It seems to this court that the FPC is trying to use either of two general lines of argument to support its claim that mere adoption of a curtailment order alone, without more, will serve as an absolute defense to private contract actions. The first approach is gleaned from the language of the FPC in Opinion 606. That opinion seems to suggest that the FPC takes the position that its curtailment order alone will in all cases justify an absolute defense based on the contract theory of "impossibility of performance due to intervening governmental order." We note that in the very curtailment cases relied on by the FPC for establishing this "rule of law" the governmental entity which decided the effect of the FPC order on the private contract action was not the FPC itself but rather the court in which the private action was brought.3 We feel that this is the proper way for deciding the effect of the FPC order where the only claim is a defense of impossibility due to the action of the FPC. We feel that a court which has the actual damage suit before it, and also the final FPC action, is best suited to determine the applicability of a defense recognized in contract law.4
As petitioner urges, there may be many reasons why a perfectly legal curtailment plan would not per se require that suits for damages would not also lie. First, it seems clear to this court that one major purpose of a curtailment plan is to allocate the available gas to prevent the richest and most powerful users from obtaining their full demand at the expense of the individual consumer.5 This view would take the position that the FPC has only acted to allocate what was available, not to say that damages could not follow for the failure to foresee that contract demands could not be met, especially if a customer could show that the selling party intentionally entered contracts which he knew that he might not be able to fulfill. On this point we fully agree with the language of the District of Columbia Circuit in Monsanto Company v. Federal Power Commission, 1972, 149 U.S.App. D.C. 396, 463 F.2d 799, 808:
The propriety of this course is fortified, for the case at bar, by the consideration that even assuming the FPC's curtailment jurisdiction is upheld, along the lines developed in its Opinion No. 606, it does not automatically follow that plaintiffs are lacking a contract remedy in damages. It is possible that the FPC may be held to have jurisdiction under Sec. 4(b), to prohibit unreasonable preferences in transportation, without relieving the pipeline company of liability for damages. That is to say, the industrial user may be able to say: Given the pickle created by the pipeline company, what the FPC did was lawful and proper as to actual subsequent rationing of the limited supply of gas, but the pipeline company is liable in damages because of the way it put us all in the pickle. And in the case at bar, there is a claim for damages sustained before the FPC issued an order. We do not decide this question, but only identify the problem. Certainly the problem is one that requires attentive consideration.

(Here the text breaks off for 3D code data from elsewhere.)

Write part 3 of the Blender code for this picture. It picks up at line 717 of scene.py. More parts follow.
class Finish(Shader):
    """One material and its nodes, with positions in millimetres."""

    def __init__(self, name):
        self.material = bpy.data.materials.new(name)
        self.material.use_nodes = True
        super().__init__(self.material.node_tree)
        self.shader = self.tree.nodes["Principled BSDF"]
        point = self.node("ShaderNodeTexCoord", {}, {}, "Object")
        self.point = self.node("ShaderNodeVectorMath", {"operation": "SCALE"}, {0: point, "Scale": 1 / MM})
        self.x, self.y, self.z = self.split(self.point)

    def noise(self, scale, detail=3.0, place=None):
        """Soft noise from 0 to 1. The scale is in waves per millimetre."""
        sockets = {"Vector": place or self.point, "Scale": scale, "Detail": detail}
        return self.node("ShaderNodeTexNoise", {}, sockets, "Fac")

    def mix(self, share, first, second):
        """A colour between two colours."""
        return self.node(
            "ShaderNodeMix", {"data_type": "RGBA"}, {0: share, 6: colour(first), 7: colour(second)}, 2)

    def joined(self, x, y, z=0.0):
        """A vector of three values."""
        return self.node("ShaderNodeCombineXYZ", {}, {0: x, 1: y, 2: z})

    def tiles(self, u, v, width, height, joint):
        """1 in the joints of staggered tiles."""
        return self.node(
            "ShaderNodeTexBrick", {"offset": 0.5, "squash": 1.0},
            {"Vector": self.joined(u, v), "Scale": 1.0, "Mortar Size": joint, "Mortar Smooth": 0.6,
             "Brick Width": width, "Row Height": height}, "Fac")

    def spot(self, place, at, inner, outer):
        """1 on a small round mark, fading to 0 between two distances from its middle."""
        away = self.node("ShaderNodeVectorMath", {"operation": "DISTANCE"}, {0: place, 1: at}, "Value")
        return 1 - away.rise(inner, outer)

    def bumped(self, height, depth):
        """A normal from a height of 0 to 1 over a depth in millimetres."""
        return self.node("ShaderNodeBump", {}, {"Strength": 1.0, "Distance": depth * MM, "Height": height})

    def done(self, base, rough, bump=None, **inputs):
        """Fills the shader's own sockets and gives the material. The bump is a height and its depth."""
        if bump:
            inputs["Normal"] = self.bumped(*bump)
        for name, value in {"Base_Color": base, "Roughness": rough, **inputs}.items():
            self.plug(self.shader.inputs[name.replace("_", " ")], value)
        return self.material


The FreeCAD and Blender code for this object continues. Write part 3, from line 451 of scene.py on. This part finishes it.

We too, like that circuit, do not seek at this time to resolve this issue, only to point it out. We do feel, however, that unless the FPC undertakes to directly speak on this matter, the proper forum for resolution will be in the court in which the issue is directly presented in the context of an actual controversy.
There are several other reasons why a court might find that the contract law defense of impossibility due to governmental action might be inapplicable. The case of substitute fuel clauses is illustrative for in such a situation the proof might show that the clause was entered into, for valuable consideration, with an eye on the very FPC ordered curtailment which may occur in this case.6 As previously noted, we enter this lengthy discussion only to prevent some future court from feeling foreclosed at the outset from entertaining an action for contract damages merely because of this dicta in Opinion 606 and do not in any way pass on the validity of any arguments for applying or not applying an "impossibility" defense.
Courts do not and should not blindly dismiss actions on the ground of impossibility due to governmental action. The order must itself be proper and must be addressed to the same considerations which are applicable to the suit for contract breach. If the FPC seeks to convince a court that its curtailment order insulates pipelines from damage suits, it would seem necessary for the agency to present its reasons therefor, and not leave a future court to speculate as to whether an order indeed reached a pending suit.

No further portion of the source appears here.